Media Darling ini bukan sekadar curhat, tapi ia realistis karena langkah integrasi antardaerah itu sama dengan menangani 13 sungai besar maupun sungai kecil dan 884 saluran kecil penghubung. Sedangkan Jakarta adalah daerah terdampak banjir. Sehingga hal yang ia fokuskan terbatas pada pengerukan waduk maupun sungai dengan menggunakan alat berat yang dikerahkan. “Peran masyarakat juga dibutuhkan seperti tidak buang sampah sembarangan, tanpa peran masyarakat maka menjadi percuma,” kata dia.
Air kiriman dari daerah lain seperti Bogor juga membuat Jokowi berpesan pada warga yang di wilayah tersebut agar tak menebang pohon sembarangan. Upaya merobohkan villa di kawasan Puncak, Bogor pun ia apresiasi karena kini mulai diubah menjadi ruang-ruang hijau dan serapan air.
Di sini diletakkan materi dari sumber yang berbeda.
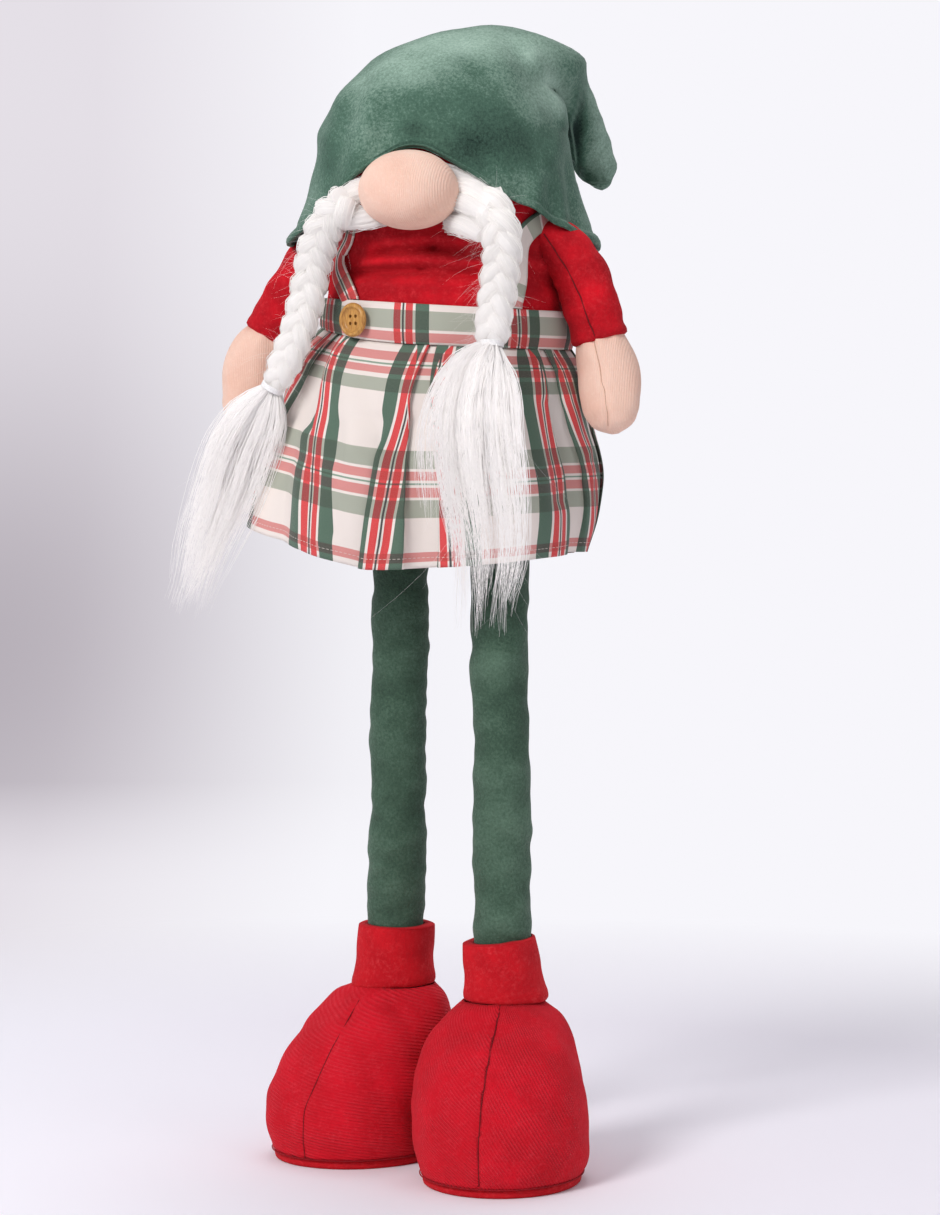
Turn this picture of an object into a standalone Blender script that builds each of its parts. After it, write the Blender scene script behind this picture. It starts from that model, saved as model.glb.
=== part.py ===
"""A long-legged standing plush gnome: folded velvet hat, plaits, plaid skirt and felt boots.

The figure looks along -Y and stands on the floor at z = 0. Metres, +Z up.
"""

import math

import bmesh
import bpy
import numpy as np
from mathutils import Matrix, Vector

# Fit between pieces that touch
GAP = 0.0003

# Where the figure's own centre line lies, so that the whole stands centred on the origin
SHIFT_X = 0.0105
SHIFT_Y = 0.0089

# Heights
SOLE_THICKNESS = 0.0055
SOLE_BEVEL = 0.0008
BOOT_HEIGHT = 0.1025
CUFF_HEIGHT = 0.0365
WAIST = 0.4925
BAND_WIDTH = 0.0235
SKIRT_LENGTH = 0.130
NOSE_ABOVE_WAIST = 0.0880
BRIM_ABOVE_WAIST = 0.0565
CROWN_ABOVE_WAIST = 0.1255

# Body
BODY_HALF_WIDTH = 0.0735
BODY_HALF_DEPTH = 0.058
BODY_BELOW_WAIST = 0.021
BODY_POINTS = 26
HEAD_SEAT_ABOVE_WAIST = 0.1055
HEAD_DOME = 0.025

# Hat
HAT_TURN = math.radians(20.0)
HAT_WALL = 0.003
BRIM_FLARE = 0.0197
BRIM_HALF_WIDTH = BODY_HALF_WIDTH + BRIM_FLARE
HAT_ASIDE = -0.0024
BRIM_HALF_DEPTH = 0.080
CROWN_HALF_WIDTH = 0.0735
CROWN_HALF_DEPTH = 0.0625
BRIM_PEAK_RISE = 0.056
HAT_WAISTING = 0.0035

# Nose and hair
NOSE_HALF_WIDTH = 0.0300
NOSE_HALF_DEPTH = 0.0270
NOSE_HALF_HEIGHT = 0.0228
NOSE_ASIDE = 0.003
NOSE_FORWARD = 0.0705
NOSE_TILT = math.radians(4.0)
PLAIT_RADIUS = 0.0112
PLAIT_NECK = 0.0070
PLAIT_LOBE = 0.0118
PLAIT_RELIEF = 0.20
PLAIT_POINTS = 10
TIE_THICKNESS = 0.0016
TASSEL_POINTS = 13
TUFT_RADIUS = 0.0125

# Arms
SLEEVE_RADIUS = 0.0155
HAND_HALF_WIDTH = 0.0182
HAND_HALF_DEPTH = 0.0150
ARM_POINTS = 14

# Dress
BAND_THICKNESS = 0.0024
CLOTH_THICKNESS = 0.0012
STRAP_WIDTH = 0.0125
STRAP_THICKNESS = 0.0014
PANELS = 8
FIRST_FOLD = math.radians(-36.0)
PLEAT_DEPTH = 0.0085
HEM_LEFT_RISE = 0.024
HEM_RIGHT_RISE = 0.0075
DRESS_FIT = 0.0009

# Button
BUTTON_RADIUS = 0.0100
BUTTON_THICKNESS = 0.0040
BUTTON_RIM = 0.0017
BUTTON_DISH = 0.0012
BUTTON_SIDES = 20
HOLE_RADIUS = 0.0011
HOLE_SIDES = 6
HOLE_SPACING = 0.0042
BUTTON_ANGLE = math.radians(-26.5)
BUTTON_SHARE = 0.60
POST_RADIUS = 0.0021
POST_LENGTH = 0.0016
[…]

Kini, kepekaan pada kondisi alur alam dan penderitaan warga tinggal bertumpu pada sang penguasa tertinggi negara. Maukah ia membuka simpul-simpul birokrasi untuk meluweskan gerakan membangun penyokong infrastruktur penanggulangan banjir?
Sempat terlintas wacana pembentukan kementerian yang khusus mengurusi tata ruang wilayah yang rumit seperti megapolitan medio 2008 lalu. Problemnya membelit di area anggaran karena melibatkan sharing pengaturan anggaran pembangunan yang melibatkan dua daerah setingkat provinsi.
Selain perkara anggaran, pelaksanaan kerjasama antar daerah kerap terganjal masalah politis. Lantaran fungsi Badan Kerjasama Provinsi yang dibentuk untuk pelaksanaan megapolitan cenderung lemah dalam penegakan sanksi.
Jadi, mestinya yang dibutuhkan saat ini dan paling taktis adalah seorang pemimpin negara yang tak hanya ongkang-ongkang kaki setelah merilis bukunya. Atau sekadar turun saat banjir sudah sampai tinggi dada rakyatnya. Yang terpenting lagi, ia seorang yang berani menindak kepala daerah yang bandel tak melaksanakan pembangunan sesuai konsep megapolitan.